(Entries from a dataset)
start

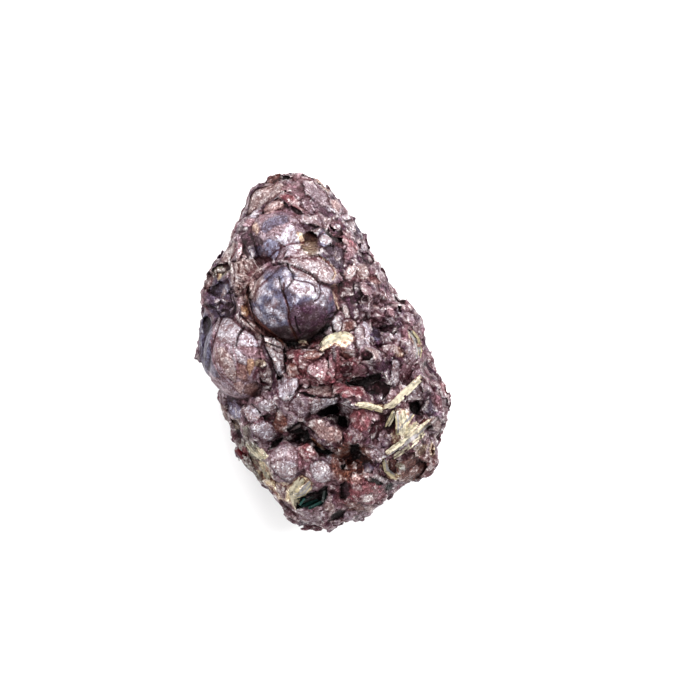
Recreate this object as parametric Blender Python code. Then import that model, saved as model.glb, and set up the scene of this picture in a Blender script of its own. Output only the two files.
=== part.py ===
"""A hand-size piece of raw lepidolite, a lithium mica that grew as pearly balls and stacks of flakes.

The stone is one solid, because its balls, flakes and veins grew into each other. It lies on its
broken underside. X runs to its right, Y up its length and Z up from the surface that it rests on.
The forms are laid out by hand in millimetres and written to Blender in metres.
"""

import math
import random
from collections import namedtuple

import bmesh
import bpy
from mathutils import Matrix, Vector
from mathutils.bvhtree import BVHTree

MM = 0.001

STONE_LENGTH = 60.5  # mm, from the foot of the stone to its top
EDGE_HEIGHT = 15.0  # mm, the level of the outline above the surface it rests on
CREST_ROUNDNESS = 2.3  # exponent of a section's upper side: 2 is an ellipse, more is squarer
UNDERSIDE_ROUNDNESS = 2.6
SKIN_INSET = 1.9  # mm that the skin keeps inside the outline, which the flakes then fill
RING_POINTS = 64
RINGS = 46

FUSE_VOXEL = 0.42  # mm, the grain at which the forms are grown together
TRIANGLES = 9900

Section = namedtuple("Section", "y left right ridge top keel")
Ball = namedtuple("Ball", "name x y across along deep proud turn")
Block = namedtuple("Block", "name x y wide long thick proud lean_x lean_y turn")
Pit = namedtuple("Pit", "name x y wide long deep turn")

# Cross-sections from the foot to the top, in mm: the outline's left and right edges, the x and
# height of the crest, and the level of the lowest point before the underside is cut flat.
SECTIONS = [
    Section(-28.8, -5.6, 3.6, -1.3, 17.0, 10.2),
    Section(-28.0, -6.6, 6.2, -1.0, 18.4, 8.4),
    Section(-25.2, -8.2, 10.0, 0.0, 20.6, 5.6),
    Section(-21.1, -11.9, 16.4, 0.0, 23.0, 2.6),
    Section(-17.0, -15.2, 18.8, 0.5, 25.0, 1.1),
    Section(-12.9, -16.6, 20.9, 1.0, 26.5, 0.3),
    Section(-8.8, -17.8, 21.4, 1.0, 27.6, -0.1),
    Section(-4.8, -18.9, 20.0, 0.0, 28.2, -0.3),
    Section(-0.7, -20.6, 17.6, -1.5, 28.6, -0.3),
    Section(3.4, -21.2, 15.6, -3.0, 28.8, -0.3),
    Section(7.5, -21.3, 13.7, -4.5, 28.6, 0.0),
    Section(11.6, -20.2, 10.8, -5.5, 28.0, 0.6),
    Section(15.6, -17.7, 8.4, -6.0, 27.0, 1.7),
    Section(19.7, -15.3, 6.6, -6.0, 25.6, 3.4),
    Section(23.8, -13.5, 3.4, -5.5, 23.4, 6.0),
    Section(26.6, -12.2, 1.6, -5.2, 20.8, 8.8),
    Section(28.4, -10.0, -0.8, -5.2, 18.4, 11.4),
]

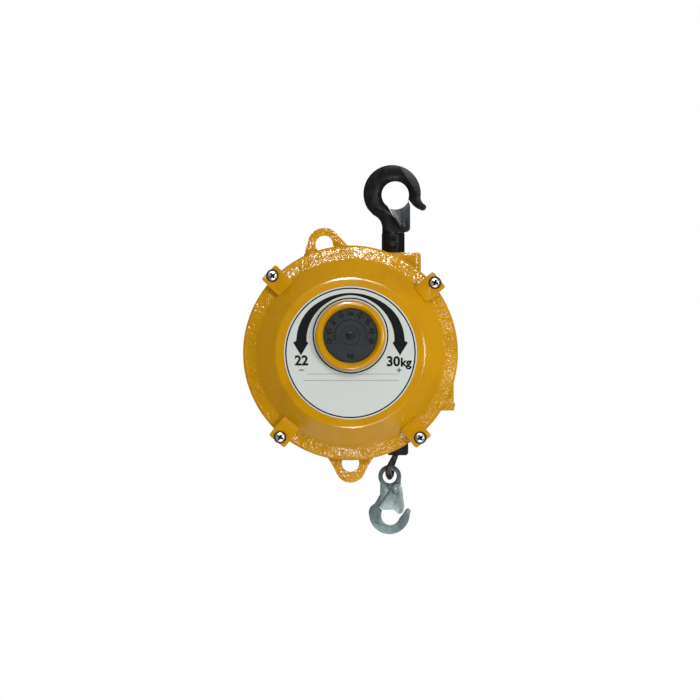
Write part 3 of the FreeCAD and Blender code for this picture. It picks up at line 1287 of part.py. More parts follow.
SUBPARTS = {
    "main_case": main_case,
    "front_cover": front_cover,
    "cover_screws": cover_screws,
    "label_plate": label_plate,
    "dial_face": dial_face,
    "dial_gear": dial_gear,
    "dial_screw": dial_screw,
    "spring_case": spring_case,
    "spring_lid": spring_lid,
    "lid_screws": lid_screws,
    "main_spring": main_spring,
    "main_shaft": main_shaft,
    "shaft_key": shaft_key,
    "rope_drum": rope_drum,
    "wound_rope": wound_rope,
    "hub_bush": hub_bush,
    "front_bearing": front_bearing,
    "rear_bearing": rear_bearing,
    "shaft_circlip": shaft_circlip,
    "bearing_cap": bearing_cap,
    "cap_screws": cap_screws,
    "worm": worm,
    "worm_bush": worm_bush,
    "worm_cap": worm_cap,
    "worm_cap_screws": worm_cap_screws,
    "lock_pawl": lock_pawl,
    "pawl_pin": pawl_pin,
    "upper_hook": upper_hook,
    "upper_latch": upper_latch,
    "upper_rivet": upper_rivet,
    "upper_latch_spring": lambda: torsion_spring(UPPER_PIVOT),
    "hanger": hanger,
    "cross_pin": cross_pin,
    "thrust_washer": thrust_washer,
    "hanger_nut": hanger_nut,
    "box_pin": box_pin,
    "rope_guide": rope_guide,
    "rope_run": rope_run,
    "ferrule": ferrule,
    "bumper": bumper,
    "rope_loop": rope_loop,
    "rope_thimble": rope_thimble,
    "load_hook": load_hook,
    "load_latch": load_latch,
    "load_rivet": load_rivet,
    "load_latch_spring": lambda: torsion_spring(LOAD_PIVOT),
}


def main():
    os.makedirs("parts", exist_ok=True)
    for name, make in SUBPARTS.items():
        write(name, make())


if __name__ == "__main__":
    main()
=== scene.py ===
"""Looks of the hook-hung spring balancer: enamelled castings, printed label and dial, forged hooks
and wire rope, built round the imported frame."""
import json
import math

import bmesh
import bpy
from bpy.props import FloatProperty, IntProperty, PointerProperty, StringProperty
from mathutils import Matrix, Vector


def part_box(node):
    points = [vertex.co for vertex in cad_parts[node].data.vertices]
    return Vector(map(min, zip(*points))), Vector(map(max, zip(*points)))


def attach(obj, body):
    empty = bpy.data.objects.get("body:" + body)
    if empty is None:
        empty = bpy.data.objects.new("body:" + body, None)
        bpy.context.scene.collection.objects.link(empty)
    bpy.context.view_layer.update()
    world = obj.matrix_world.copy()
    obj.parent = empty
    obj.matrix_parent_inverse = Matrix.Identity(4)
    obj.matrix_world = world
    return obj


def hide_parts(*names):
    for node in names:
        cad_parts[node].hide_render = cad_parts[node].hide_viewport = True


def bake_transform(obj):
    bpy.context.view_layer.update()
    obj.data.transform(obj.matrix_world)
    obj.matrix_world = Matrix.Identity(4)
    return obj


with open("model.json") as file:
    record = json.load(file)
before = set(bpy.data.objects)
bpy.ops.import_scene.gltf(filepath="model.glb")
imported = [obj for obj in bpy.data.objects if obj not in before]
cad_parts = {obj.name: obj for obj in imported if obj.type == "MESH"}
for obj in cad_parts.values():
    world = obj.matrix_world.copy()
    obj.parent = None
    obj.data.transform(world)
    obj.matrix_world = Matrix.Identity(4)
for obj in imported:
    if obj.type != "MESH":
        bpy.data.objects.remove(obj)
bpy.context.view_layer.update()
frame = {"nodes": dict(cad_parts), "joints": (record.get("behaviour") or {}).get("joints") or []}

bl_info = {
    "name": "Tool balancer looks",
    "version": (1, 0, 0),
    "blender": (4, 5, 0),
    "location": "3D View > Sidebar > Balancer",
    "description": "Builds the castings, prints, hooks and rope of a spring balancer",
    "category": "Object",
}

MM = 0.001
JOINTS = {joint["name"]: joint for joint in frame["joints"]}
DRUM_AXIS = Vector(JOINTS["spring_case_turn"]["pos_m"])
DIAL_AXIS = Vector(JOINTS["dial_turn"]["pos_m"])
EYE_AXIS = Vector(JOINTS["load_hook_swing"]["pos_m"])
LABEL_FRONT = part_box("label_plate")[0].y
DIAL_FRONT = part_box("dial_face")[0].y
CASE_MIDDLE = Vector((DRUM_AXIS.x, 0, DRUM_AXIS.z))
TAB_ANGLES = (39.7, 135.3, 230.1, 309.4)
SCREW_CIRCLE = 114.4 * MM
SCREW_HEAD_R = 6.0 * MM
SCREW_HEAD = 3.8 * MM
SMOOTH_ANGLE = 30.0
SENSOR_WIDTH = 36.0
CAPITAL_SHARE = 0.73  # height of the font's capitals to its size
LETTER_THICKNESS = 0.06 * MM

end

_Job_
Proceeding from the line containing "for name, make" through the line containing "zip(*points))), Vector(map(max, zip(*points)))", transcribe the lines above exactly, both end lines included.

_Answer to this exercise_
    for name, make in SUBPARTS.items():
        write(name, make())


if __name__ == "__main__":
    main()
=== scene.py ===
"""Looks of the hook-hung spring balancer: enamelled castings, printed label and dial, forged hooks
and wire rope, built round the imported frame."""
import json
import math

import bmesh
import bpy
from bpy.props import FloatProperty, IntProperty, PointerProperty, StringProperty
from mathutils import Matrix, Vector


def part_box(node):
    points = [vertex.co for vertex in cad_parts[node].data.vertices]
    return Vector(map(min, zip(*points))), Vector(map(max, zip(*points)))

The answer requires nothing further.